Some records
— begin —
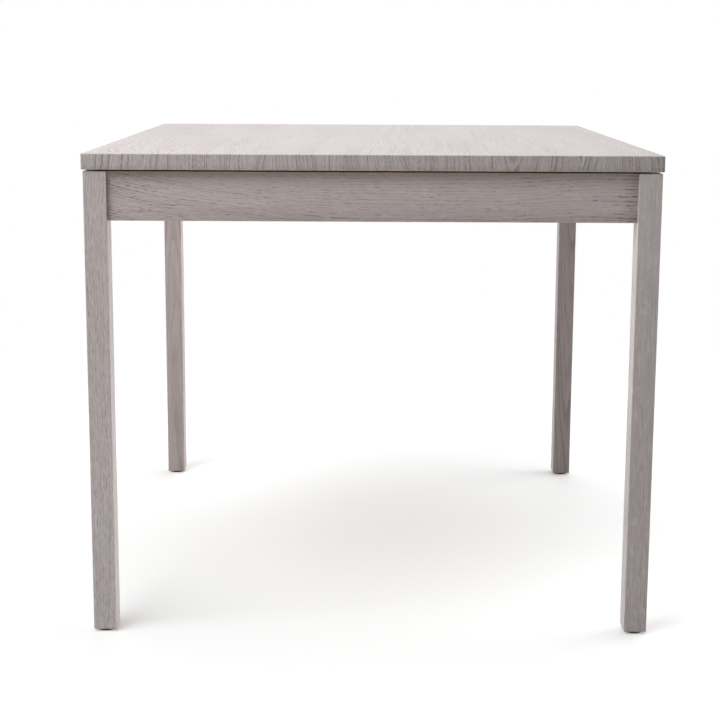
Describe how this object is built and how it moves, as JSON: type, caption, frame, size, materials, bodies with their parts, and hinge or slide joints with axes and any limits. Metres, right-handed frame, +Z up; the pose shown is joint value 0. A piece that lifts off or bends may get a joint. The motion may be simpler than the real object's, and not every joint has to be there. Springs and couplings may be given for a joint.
{
  "type": "parsons dining table",
  "caption": "Square parsons dining table in grey-washed oak: a flat edge-glued top floats on a thin shadow gap over square corner legs and recessed aprons, bolted together at corner blocks.",
  "frame": {"origin": "on the floor, under the middle of the tabletop", "axes": "+Z up; +X to the right and +Y to the rear as seen by someone standing at the front edge, where the top shows its end grain"},
  "size_m": [0.87, 0.87, 0.75],
  "materials": {
    "oak_top": "pale grey-washed oak, matt, grain running front to back and end grain on the front and rear edges",
    "oak_leg": "grey-washed oak, matt, upright grain with open pores",
    "oak_apron": "grey-washed oak, matt, lengthwise grain with open pores",
    "beech": "planed beech, unfinished, for the corner blocks, fixing strips and dowels",
    "zinc_steel": "bright zinc-plated steel fasteners",
    "glide_plastic": "matt dark grey plastic glide"
  },
  "bodies": {
    "root": {"top_stave_1": "oak_top", "top_stave_2": "oak_top", "top_stave_3": "oak_top", "top_stave_4": "oak_top", "top_stave_5": "oak_top", "top_stave_6": "oak_top", "top_stave_7": "oak_top", "leg_front_left": "oak_leg", "leg_front_right": "oak_leg", "leg_rear_right": "oak_leg", "leg_rear_left": "oak_leg", "apron_front": "oak_apron", "apron_right": "oak_apron", "apron_rear": "oak_apron", "apron_left": "oak_apron", "corner_block_front_left": "beech", "corner_block_front_right": "beech", "corner_block_rear_right": "beech", "corner_block_rear_left": "beech", "fixing_strip_front": "beech", "fixing_strip_right": "beech", "fixing_strip_rear": "beech", "fixing_strip_left": "beech", "foot_glide_front_left": "glide_plastic", "foot_glide_front_right": "glide_plastic", "foot_glide_rear_right": "glide_plastic", "foot_glide_rear_left": "glide_plastic", "apron_dowels": "beech", "hanger_bolts": "zinc_steel", "bolt_washers": "zinc_steel", "bolt_nuts": "zinc_steel", "corner_block_screws": "zinc_steel", "fixing_strip_screws": "zinc_steel", "top_screws": "zinc_steel", "top_screw_washers": "zinc_steel", "glide_screws": "zinc_steel"}
  },
  "joints": []
}
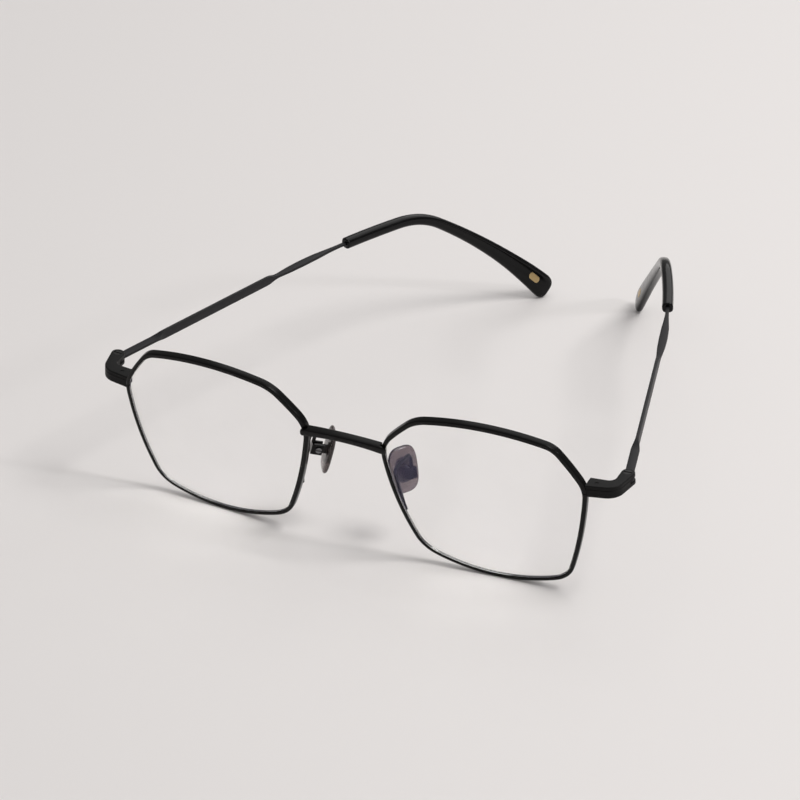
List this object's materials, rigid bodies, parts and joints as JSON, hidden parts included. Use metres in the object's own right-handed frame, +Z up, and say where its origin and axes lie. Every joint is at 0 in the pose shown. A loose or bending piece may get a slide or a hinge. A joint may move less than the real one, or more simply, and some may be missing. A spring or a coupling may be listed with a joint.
{
  "type": "eyeglasses",
  "caption": "Square wire-rim eyeglasses with clear lenses, an arched bridge, rocking nose pads and folding temples with ear tips.",
  "frame": {"origin": "middle of the footprint, on the surface that the open glasses stand on", "axes": "+Z up from that surface, +Y back along the temples from the front to the ear tips, +X toward the wearer's left ear (the right side as seen from in front)"},
  "size_m": [0.1356, 0.1478, 0.0457],
  "materials": {
    "black_metal": "satin black coating",
    "clear_lens": "clear, faint violet reflection",
    "screw_steel": "polished screw heads",
    "washer_plastic": "matte",
    "tip_black": "glossy black acetate",
    "gold_inlay": "plain satin gold",
    "pad_core": "dark core with a tab",
    "pad_clear": "soft translucent grey-brown"
  },
  "bodies": {
    "front": {"rim_left": "black_metal", "rim_right": "black_metal", "lens_left": "clear_lens", "lens_right": "clear_lens", "endpiece_upper_left": "black_metal", "endpiece_upper_right": "black_metal", "endpiece_lower_left": "black_metal", "endpiece_lower_right": "black_metal", "rim_screw_left": "screw_steel", "rim_screw_right": "screw_steel", "hinge_screw_left": "screw_steel", "hinge_screw_right": "screw_steel", "pad_arm_left": "black_metal", "pad_arm_right": "black_metal", "pad_box_left": "black_metal", "pad_box_right": "black_metal", "pad_screw_left": "screw_steel", "pad_screw_right": "screw_steel", "bridge": "black_metal"},
    "temple_left": {"temple_bar_left": "black_metal", "temple_tip_left": "tip_black", "tip_inlay_left": "gold_inlay", "hinge_washers_left": "washer_plastic"},
    "pad_left": {"nose_pad_left": "pad_clear", "pad_core_left": "pad_core"},
    "temple_right": {"temple_bar_right": "black_metal", "temple_tip_right": "tip_black", "tip_inlay_right": "gold_inlay", "hinge_washers_right": "washer_plastic"},
    "pad_right": {"nose_pad_right": "pad_clear", "pad_core_right": "pad_core"}
  },
  "joints": [
    {"name": "temple_left_hinge", "type": "hinge", "parent": "front", "child": "temple_left", "pos_m": [-0.0661, -0.06012, 0.03258], "axis": [-0.061, 0.0419, -0.9973], "range_deg": [-20, 66]},
    {"name": "temple_right_hinge", "type": "hinge", "parent": "front", "child": "temple_right", "pos_m": [0.0661, -0.06012, 0.03258], "axis": [-0.061, -0.0419, 0.9973], "range_deg": [-16, 60]},
    {"name": "pad_left_rock", "type": "hinge", "parent": "front", "child": "pad_left", "pos_m": [-0.01205, -0.06123, 0.0215], "axis": [0.5299, -0.848, 0], "range_deg": [-8, 8]},
    {"name": "pad_right_rock", "type": "hinge", "parent": "front", "child": "pad_right", "pos_m": [0.01205, -0.06123, 0.0215], "axis": [-0.5299, -0.848, 0], "range_deg": [-8, 8]}
  ]
}
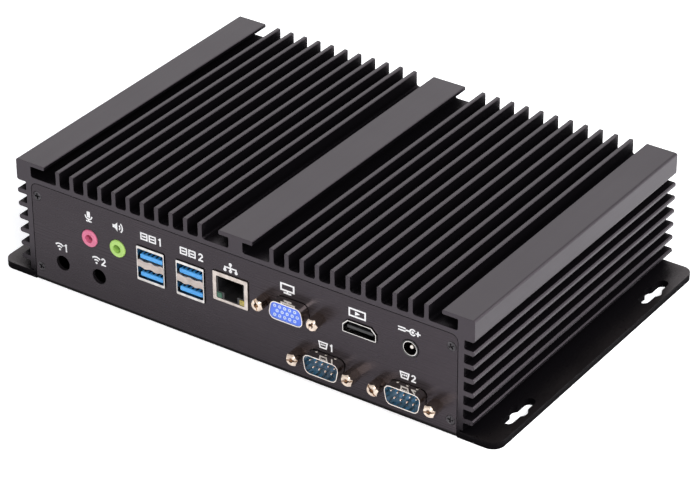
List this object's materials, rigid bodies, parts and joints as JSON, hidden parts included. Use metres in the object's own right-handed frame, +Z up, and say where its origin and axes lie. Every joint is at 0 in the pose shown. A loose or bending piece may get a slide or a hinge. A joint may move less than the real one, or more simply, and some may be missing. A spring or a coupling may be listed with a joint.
{
  "type": "fanless industrial pc",
  "caption": "Flat fanless industrial computer in a finned black aluminium housing, with flanged base plate and a row of sockets on the front panel.",
  "frame": {"origin": "underside of the base plate, at the middle of the housing", "axes": "+X to the right along the port side, +Y from the port side to the rear, +Z up"},
  "size_m": [0.2336, 0.1556, 0.0528],
  "materials": {
    "anodised_black": "black anodised, fine satin",
    "panel_black": "black anodised over a brushed face",
    "plate_black": "black powder coat, satin",
    "screw_black": "black oxide",
    "screw_steel": "zinc plated",
    "nickel": "nickel plated sheet",
    "gold_plated": "gold plated",
    "blue_plastic": "moulded",
    "dark_blue_plastic": "moulded",
    "black_plastic": "moulded",
    "pink_plastic": "moulded",
    "lime_plastic": "moulded",
    "green_light": "clear tinted light pipe",
    "yellow_light": "clear tinted light pipe",
    "circuit_board": "solder mask over glass laminate",
    "chip_black": "moulded package",
    "bare_aluminium": "milled",
    "pad_grey": "soft silicone pad",
    "ribbon_grey": "flexible sheath",
    "button_metal": "turned face"
  },
  "bodies": {
    "chassis": {"finned_housing": "anodised_black", "base_plate": "plate_black", "base_screws": "screw_black", "front_panel": "panel_black", "rear_panel": "panel_black", "panel_screws": "screw_black", "front_data_port_shells": "nickel", "front_data_port_insulators": "blue_plastic", "front_data_port_dividers": "nickel", "front_data_port_contacts": "gold_plated", "rear_data_port_shell": "nickel", "rear_data_port_insulator": "blue_plastic", "rear_data_port_divider": "nickel", "rear_data_port_contacts": "gold_plated", "microphone_jack": "pink_plastic", "speaker_jack": "lime_plastic", "audio_springs": "gold_plated", "lan_shell": "nickel", "lan_insert": "black_plastic", "lan_light_green": "green_light", "lan_light_yellow": "yellow_light", "lan_contacts": "gold_plated", "video_shell": "nickel", "video_insulator": "blue_plastic", "serial_shells": "nickel", "serial_insulators": "dark_blue_plastic", "serial_pins": "gold_plated", "serial_board": "circuit_board", "serial_ribbon": "ribbon_grey", "serial_headers": "black_plastic", "jackscrews": "nickel", "digital_video_shell": "nickel", "digital_video_tongue": "black_plastic", "power_socket_body": "black_plastic", "power_socket_sleeve": "nickel", "power_socket_pin": "nickel", "main_board": "circuit_board", "board_standoffs": "screw_steel", "board_screws": "screw_steel", "processor": "chip_black", "thermal_pad": "pad_grey", "heat_block": "bare_aluminium", "heat_block_screws": "screw_steel", "memory_socket": "black_plastic", "memory_module": "circuit_board", "storage_socket": "black_plastic", "storage_card": "circuit_board", "wireless_socket": "black_plastic", "wireless_card": "circuit_board", "card_spacers": "screw_steel", "coin_cell_holder": "black_plastic", "coin_cell": "screw_steel", "power_inductors": "chip_black", "capacitors": "bare_aluminium", "controller_chips": "chip_black", "button_switch": "black_plastic", "button_guide": "black_plastic", "indicator_lights": "green_light"},
    "button": {"power_button": "button_metal"}
  },
  "joints": [
    {"name": "button_push", "type": "slide", "parent": "chassis", "child": "button", "axis": [0, -1, 0], "range_m": [0, 0.001], "stiffness_N_per_m": 800, "springref_m": -0.002}
  ]
}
— end —
Directions for this task ->
Identify and extract each line of the listing that contains "caption".

Problem solution ->
Describe how this object is built and how it moves, as JSON: type, caption, frame, size, materials, bodies with their parts, and hinge or slide joints with axes and any limits. Metres, right-handed frame, +Z up; the pose shown is joint value 0. A piece that lifts off or bends may get a joint. The motion may be simpler than the real object's, and not every joint has to be there. Springs and couplings may be given for a joint.
  "caption": "Square parsons dining table in grey-washed oak: a flat edge-glued top floats on a thin shadow gap over square corner legs and recessed aprons, bolted together at corner blocks.",
  "caption": "Square wire-rim eyeglasses with clear lenses, an arched bridge, rocking nose pads and folding temples with ear tips.",
  "caption": "Flat fanless industrial computer in a finned black aluminium housing, with flanged base plate and a row of sockets on the front panel.",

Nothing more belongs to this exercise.